Bir kesim aydın, ana kaynağı Batı olarak görüyor. Buna karşılık, bir kısım aydın ve belli belirsiz dolaylı yoldan da olsa halk, buna karşı çözümün yine kendi gelenek ve köklerimizde olduğunu görüp seziyor. Bir siyaset kesimi de ikisinin arasında ve daha çok batıcılara yakın, sözde halkla devleti barıştırmak istiyorsa da daha çok gerilimlere ve tepkilere meydan veriyor.
Tanzimat, Meşrutiyet ve Cumhuriyet rejimcileri, empoze ettikleri, kimi zaman yaşadıkları ve ellerinde bulunan devlet gücüyle yaşattıkları Batı hayat tarzlarıyla ve yine kendilerinin Batıdan getirdikleri demokrasi düzeni uygulaması sebebiyle mecburen halkla yüzyüze gelmiş, altmış yıldır zaman zaman sıkıntıya düşmüş, kimi zaman handiyse tasfiye oldukları veya olacakları hissine, daha doğrusu vehmine kapılmıs, halkı ve kendilerinden olmayan, her nasılsa ortaya çıkmış bulunan farklı aydın tiplerini düşman gibi görmüşlerdir.
Yine bu sıkıntılardan birini yaşıyoruz.
Bu sıkıntıların temeli, kendi değerlerimize dayanmayan rejimlerle devleti ayakta tutmaya çalışmaktır.
Eski düzenimizde, yani Tanzimat öncesi düzenimizde, değerlerimiz kendi değerlerimiz, ilkelerimiz ve hayat tarzımız, islâm ilkeleri ve hayat tarzı, kaynak, din, yani Kur’an-ı Kerim, vahiy, peygamber yorum ve uygulaması, yaşanan 1400 yıllık tarih ve oluşan islâm medeniyetiydi. Tanzimat’tan Osmanlı Devletinin batışına kadarsa, bu hayat tarzına, ilke ve değerlere, Batı hayat tarzını ortak koşarak sözde yeni bir hayat türü tutturulmak istenmişse de, bu ikilemli rejim ve yaşam tarzı başarısızlıkla sonuçlanmıştı.

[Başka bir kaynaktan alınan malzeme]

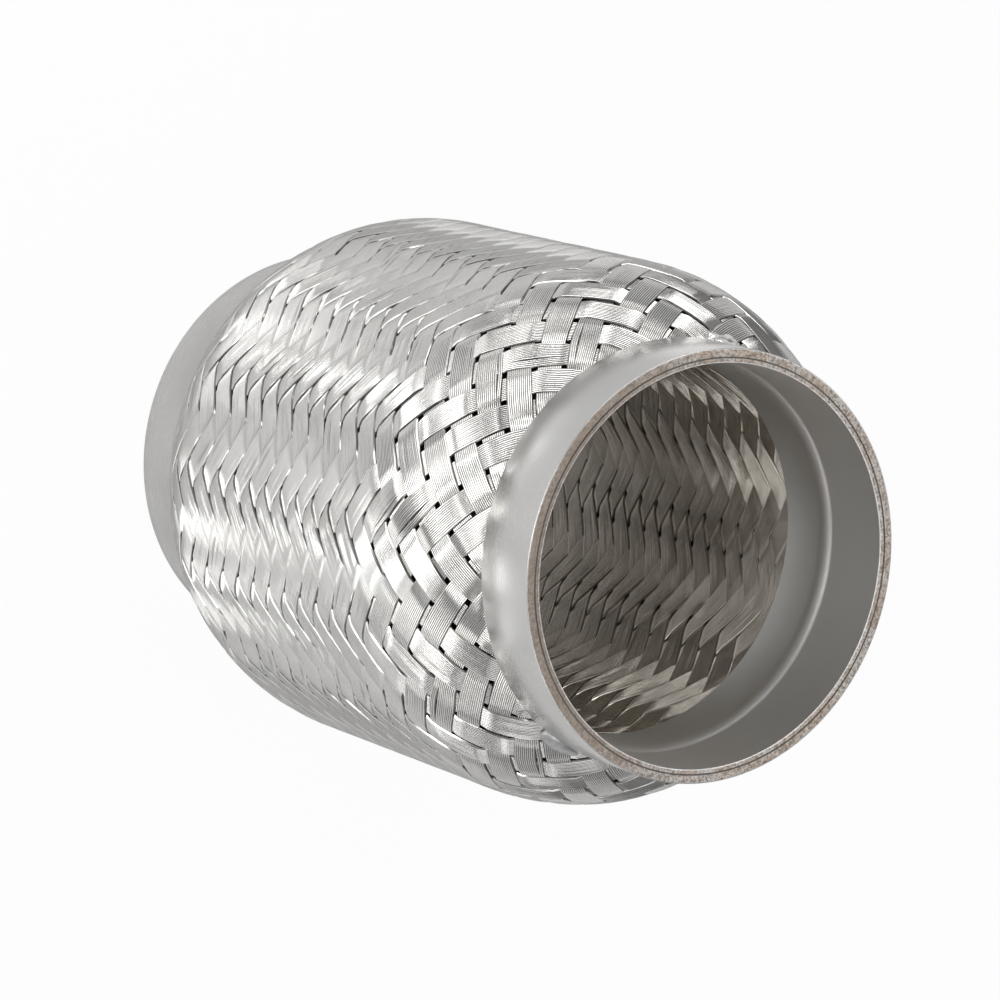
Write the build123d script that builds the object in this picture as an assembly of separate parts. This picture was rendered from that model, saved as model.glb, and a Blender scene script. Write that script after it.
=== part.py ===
from build123d import *
from math import asin, cos, pi, radians, sin
import os

# A stainless flexible coupling for an exhaust pipe, standing on its rear end.
# The axis is Z and the origin is on the axis, in the plane of the rear rim.
# Both ends are alike, so each end piece is drawn once, for the front, and mirrored for the rear.
# From inside to outside: end sleeve, inner braid, bellows, outer braid, collar.

# Driving dimensions, in millimetres
pipe_diameter = 63.5
pipe_clearance = 0.15
overall_length = 122.5
layer_gap = 0.02

# End sleeves: a socket for the pipe, then a rounded step that stops it
sleeve_wall = 0.7
sleeve_length = 24.0
socket_depth = 12.6
step_length = 3.0
step_drop = 0.9

# Bellows
bellows_wall = 0.25
bellows_overrun = 6.2
convolution_pitch = 7.2
convolution_flat = 1.2
convolution_depth = 9.43

# Outer braid: straight over the bellows, with a rounded shoulder down to each collar
shoulder_length = 21.95
bellows_clearance = 1.25
outer_wall = 0.35
outer_relief = 0.5
outer_edge_thickness = 0.5
outer_ribbon_pairs = 16
outer_rows_each_side = 19
outer_row_step = 2.5
outer_first_turn = -3.81
ribbon_flat = 0.62
float_flat = 0.7
rows_from_collar_to_gaps = 2
gap_size = 0.2

# Inner braid, with its relief towards the axis
inner_wall = 0.35
inner_crown_gap = 0.15
inner_tuck = 1.0
inner_ribbon_pairs = 12
inner_rows_each_side = 16
inner_first_turn = -0.75
ridge_flat = 0.6

# Collars
collar_wall = 0.8
collar_length = 13.0
collar_edge = 0.3

# Tack welds on the seam between a collar and the outer braid, and their places round it in degrees
tack_places = (-13.0, 151.0)
tack_radius = 4.7
tack_rise = 1.1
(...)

Kurtuluş savaşından sonra kurulan yeni devlet, sözde bu ikiliği, çeliskiyi ortadan kaldırmak için tam Batıcılık girişimiyle tüm eski kurumları ortadan kaldırmış ve yeni bir düzen kurmuştur. Daha sonra çok partili bir yapıyla revizyona uğrayan bir düzende din mümkün olduğu ölçüde kişi hayatına itilmiş, laiklik ve demokrasi, ilke ve değerlerin ana kaynağı haline gelmiştir. Bugün, kendi aralarında, cumhuriyet-demokrasi, laiklik tanımları etrafında tartışma ve çatışma grupları oluşmuş, bazen bunların yaptığı kavgalar, toplumun hayatını sarsar şiddet boyutuna ulaşmıştır
Laiklik, demokrasi prensipleri, Batıya mahsus ilke, değer, düzen fikirleridir ve kaynağı Rönesans, Reform ve Fransız İhtilâli temelli Batı Medeniyetidir. Onun da temeli, Grek, Roma,ve Hıristiyanlıktır. Kendi kimliğimizi tamamen yitirmeden bu ilkelere ve hayat tarzına adapte ya da entegre olmamız mümkün değildir.
Benliğimizi ve kimliğimizi tam yitirmediğimiz sürece, hiç bir zaman bu Batı kaynaklı ilke ve düzen, istek ve gerçekleştirimleri, kendi ilke, değerler ve düzenimizin üstüne çıkamayacaktır. İslâm bunlarla bağdaşmaz. Onlar islâmla uyuştukları, islâma uyum sağladıkları takdirde hayatımıza girebilirler.
İslâm, her alanda yaşam savaşı veriyor. Olup bitenlerin gerçek anlamı ve asıl nedeni budur.
İslâm, kuşkusuz bu savaşı da sonunda zaferle bitirecektir.
Bu zaferi sağlayacak Diriliş nesli ne kutlu bir nesildir!